Her residency had “taken an extreme and unknown turn, but surely the best residencies push work into unforeseen territories,” she wrote. “My work will have to explore the enormity and complexity of it — this is my focus.” She seemed inclined to explore the vulnerability of the captain and crew to the vicissitudes of global capitalism. “Who is really in control?” she asks.

In its filing in the New Jersey court, Hanjin traced its financial woes to the global recession and financial crisis following the subprime debacle in the United States in 2008, the subsequent recession in Europe and the economic slowdown in China, which together have precipitated a drastic and prolonged slowdown in global shipping. The shipping industry has yet to break out of the financial squeeze caused by an oversupply of ever-larger vessels, declining demand for shipping services and plummeting rates.

“The financial pressure on industry players, and in particular on weaker carriers, is intensifying daily as rates plumb new depths,” reports Drewry Maritime Advisors, a U.K.-based shipping consultant, in a March 2016 white paper. “Consolidation may be a route to survival for some.”

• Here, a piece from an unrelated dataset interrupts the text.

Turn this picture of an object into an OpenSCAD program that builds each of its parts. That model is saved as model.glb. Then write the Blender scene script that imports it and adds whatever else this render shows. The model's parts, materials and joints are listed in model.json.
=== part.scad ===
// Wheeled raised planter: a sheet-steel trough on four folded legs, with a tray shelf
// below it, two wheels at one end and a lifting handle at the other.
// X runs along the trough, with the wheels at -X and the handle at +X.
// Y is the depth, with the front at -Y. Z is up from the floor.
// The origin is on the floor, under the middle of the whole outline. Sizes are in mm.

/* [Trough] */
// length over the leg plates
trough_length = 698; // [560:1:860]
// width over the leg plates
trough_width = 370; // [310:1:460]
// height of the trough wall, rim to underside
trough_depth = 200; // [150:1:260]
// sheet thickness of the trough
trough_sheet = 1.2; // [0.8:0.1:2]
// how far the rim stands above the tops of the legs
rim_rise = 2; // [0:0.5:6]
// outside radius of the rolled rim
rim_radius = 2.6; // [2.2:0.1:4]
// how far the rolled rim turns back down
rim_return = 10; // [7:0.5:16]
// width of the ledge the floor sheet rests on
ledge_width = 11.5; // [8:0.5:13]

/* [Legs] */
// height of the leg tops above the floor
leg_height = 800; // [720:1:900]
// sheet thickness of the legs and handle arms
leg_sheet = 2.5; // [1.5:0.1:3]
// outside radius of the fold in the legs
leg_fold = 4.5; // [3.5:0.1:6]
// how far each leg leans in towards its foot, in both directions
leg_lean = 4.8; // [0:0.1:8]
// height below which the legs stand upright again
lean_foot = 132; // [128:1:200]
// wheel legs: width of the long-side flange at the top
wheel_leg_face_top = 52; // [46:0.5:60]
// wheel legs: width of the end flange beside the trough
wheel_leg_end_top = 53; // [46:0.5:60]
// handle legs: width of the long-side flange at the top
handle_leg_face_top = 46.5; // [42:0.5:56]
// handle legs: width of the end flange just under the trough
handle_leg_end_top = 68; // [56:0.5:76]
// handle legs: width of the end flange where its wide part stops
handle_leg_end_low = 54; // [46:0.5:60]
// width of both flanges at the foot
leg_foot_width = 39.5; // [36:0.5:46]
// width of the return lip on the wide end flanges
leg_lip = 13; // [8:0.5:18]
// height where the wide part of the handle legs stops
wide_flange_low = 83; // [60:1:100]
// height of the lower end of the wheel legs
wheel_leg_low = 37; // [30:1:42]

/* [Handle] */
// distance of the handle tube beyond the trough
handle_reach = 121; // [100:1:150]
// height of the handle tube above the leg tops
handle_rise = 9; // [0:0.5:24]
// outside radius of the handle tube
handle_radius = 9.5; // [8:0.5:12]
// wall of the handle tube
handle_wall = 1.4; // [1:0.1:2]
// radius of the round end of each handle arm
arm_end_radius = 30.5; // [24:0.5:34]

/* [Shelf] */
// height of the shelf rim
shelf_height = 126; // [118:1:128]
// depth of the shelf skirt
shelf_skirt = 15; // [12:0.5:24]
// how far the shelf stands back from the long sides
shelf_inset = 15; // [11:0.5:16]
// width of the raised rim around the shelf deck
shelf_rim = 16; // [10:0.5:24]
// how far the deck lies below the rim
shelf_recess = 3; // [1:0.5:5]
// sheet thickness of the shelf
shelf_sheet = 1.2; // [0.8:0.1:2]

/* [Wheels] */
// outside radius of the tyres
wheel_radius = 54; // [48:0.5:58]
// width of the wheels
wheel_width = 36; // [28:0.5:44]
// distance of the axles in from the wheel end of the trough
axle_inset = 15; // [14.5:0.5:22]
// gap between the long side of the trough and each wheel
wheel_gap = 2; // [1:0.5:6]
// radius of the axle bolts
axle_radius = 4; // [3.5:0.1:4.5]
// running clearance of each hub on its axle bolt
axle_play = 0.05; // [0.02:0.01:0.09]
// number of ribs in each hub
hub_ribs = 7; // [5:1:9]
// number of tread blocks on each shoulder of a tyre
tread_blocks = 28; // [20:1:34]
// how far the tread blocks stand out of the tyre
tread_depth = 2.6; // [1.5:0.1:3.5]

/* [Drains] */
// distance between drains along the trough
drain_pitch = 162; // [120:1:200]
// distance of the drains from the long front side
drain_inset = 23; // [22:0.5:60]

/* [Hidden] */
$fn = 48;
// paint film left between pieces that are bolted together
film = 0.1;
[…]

Drewry says four major mergers in a little more than a year’s time suggest a move toward industry consolidation: Germany-based Hapag-Lloyd with Chile’s CSAV at the end of 2014, followed by Germany’s Hamburg Süd with Chilean carrier CCNI, China’s COSCO and CSCL, and France’s CMA CGM with Singapore-based APL, all in 2015.

“Despite a recovering global economy, the container shipping industry has remained afflicted with severe debt after investing heavily during the boom years and has failed to capitalize on cheap oil prices,” Drewry says. “Industry cash buffers have been built up over the past few years, but these are likely to see significant depletion following a poor second half of 2015 and expectations of a weak 2016.”

The South Korean government is encouraging Hyundai Merchant Marine Co., Korea’s second-largest shipper, to purchase parts of Hanjin to get ships back in operation before the Christmas shopping rush. Its dismantlement would be a major comedown for a company that Forbes magazine in 2003 named one of Asia’s 50 best big public companies.